Скажем, Д. Затонский, высказав немало справедливых и свежих суждений о творчестве писателя, пишет: "То, что у Фолкнера принимают за «хаос», то, что выглядит «хаосом», есть нередко лишь способ пробиться к мужеству и чести, к надежде и гордости, к состраданию, жалости и жертвенности, ко всему, во что Фолкнер верит и что измеряется для него единым масштабом: "Человеком".[15]
Психологически очень нетрудно понять критика: слишком долго у Фолкнера видели только «хаос», только формалистический изыск. Я, впрочем, готов присоединиться и к выводу, только с существенной оговоркой: человечность для Фолкнера немыслима вне «хаоса»; «хаос» — это не прием, не способ, но единственная в представлении художника форма проявления человеческой чести, жертвенности, мужества и т. д.

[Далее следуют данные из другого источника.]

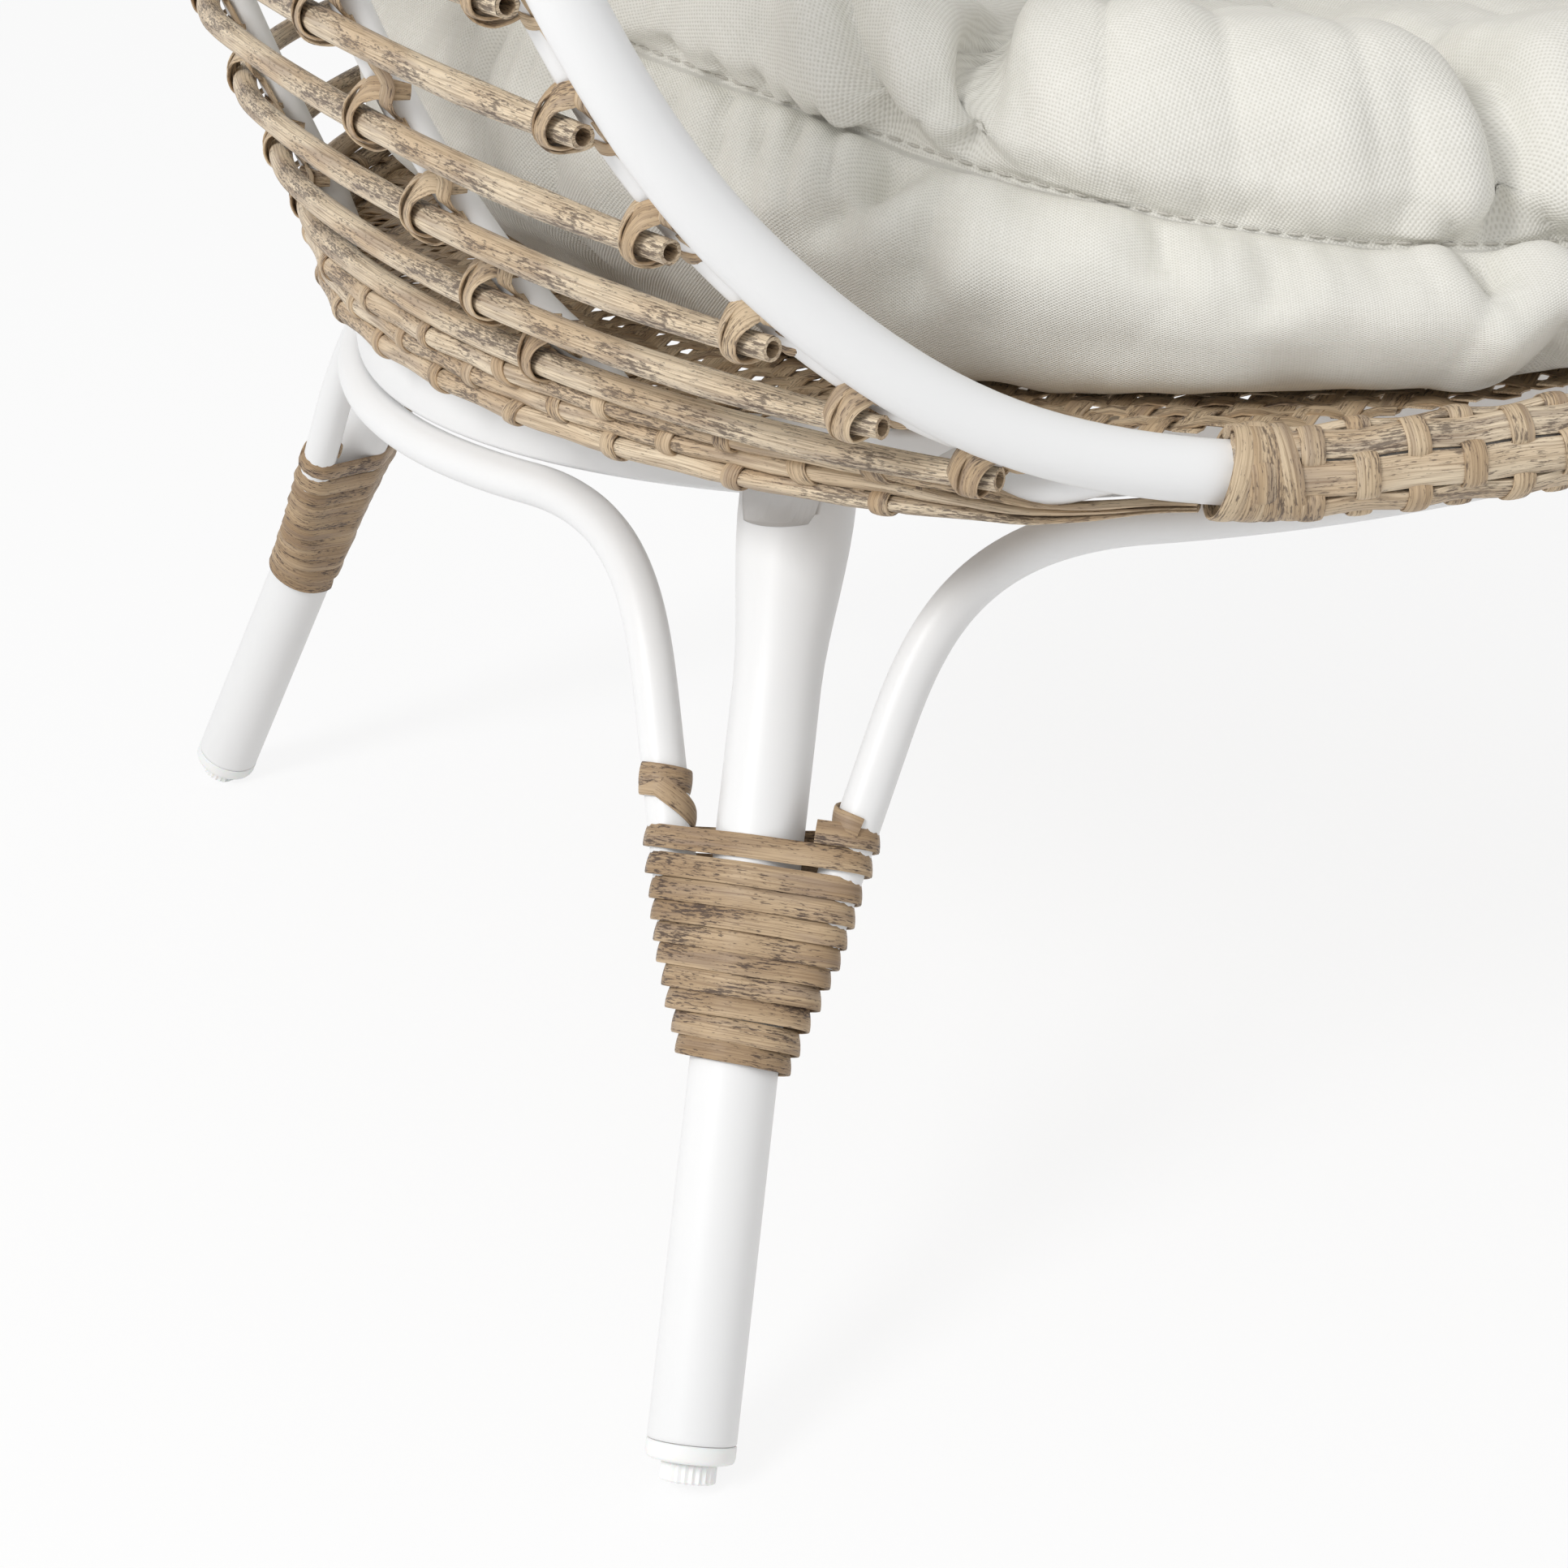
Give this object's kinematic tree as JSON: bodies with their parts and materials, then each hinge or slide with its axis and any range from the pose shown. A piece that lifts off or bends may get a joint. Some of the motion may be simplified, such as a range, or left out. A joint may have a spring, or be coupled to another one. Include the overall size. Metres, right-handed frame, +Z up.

Или — у того же Д. Затонского: "Время (у Фолкнера. — Н. А.) не разделяет, а связывает, заставляет самые разные события сталкиваться на общей сцене рассказываемого. Оттого Фолкнер и мог заявить: "Не существует никакого «было» — только "есть".[16]
В такой редакции формула действительно звучит совершенно оптимистично. Но стоило бы развернуть цитату: "Если бы «было» существовало, горечь и страдание исчезли бы".[17] В этом же и суть. Постоянное присутствие «было» и то, что оно воспринимается как «есть», — это для Фолкнера источник страдания, трагедии, катастрофы, кошмара. Недаром — хрестоматийный пример — Квентин Компсон ломает часы, подаренные дедом, — таким образом он стремится отделаться от прошлого. Вот почему так точен образ, предложенный П. Палиевским: "Его (Фолкнера — И. А.) реализм был наполнен "шумом и яростью", глухими и страшными ударами, как от разбиваемой изнутри тюрьмы".[18] Вообще статья этого автора "Путь Фолкнера к реализму" примечательна именно тем, что критику удалось изобразить тяжесть пути."Шума и ярости" лишается фолкнеровский мир и в некоторых других интерпретациях — например, в статье Л. Арутюнова "Национальный мир и человек".[19]
Фолкнер здесь, правда, не единственный и даже не главный герой — критика более интересует творчество Айтматова, Друцэ, Матевосяна, которое и сопоставляется с художественными идеями американского писателя. Л. Арутюнов отстаивает мысль о безусловной «спонтанности» художественной манеры Фолкнера, в результате чего облик его получается у критика вовсе не полным и даже искаженным. Но о подобных представлениях шла уже речь, так что не стоит к ним возвращаться. Резче задевает другое — все то же стремление придать Йокнопатофе вид этакой поэтической легкости. Скажем, в известном эпизоде «свидания» Айка Сноупса с коровой ("Деревушка") критику услышалась только "светлая природная мелодика". И правда, сцена написана с замечательной лирической возвышенностью. Но неужели Л. Арутюнов забыл, что Айк — идиот? И что, следовательно, «любовь» его к корове не столь прекрасна, сколь страшна? Между прочим, на мой взгляд, здесь-то как раз Фолкнер, оставаясь по видимости (если пользоваться терминологией Л. Арутюнова) рассказчиком «спонтанным», на самом деле выступает в роли романиста, творящего "социально-детерминированную прозу". Ибо он совершенно сознательно хочет вызвать у читателя чувство ужаса и содрогания.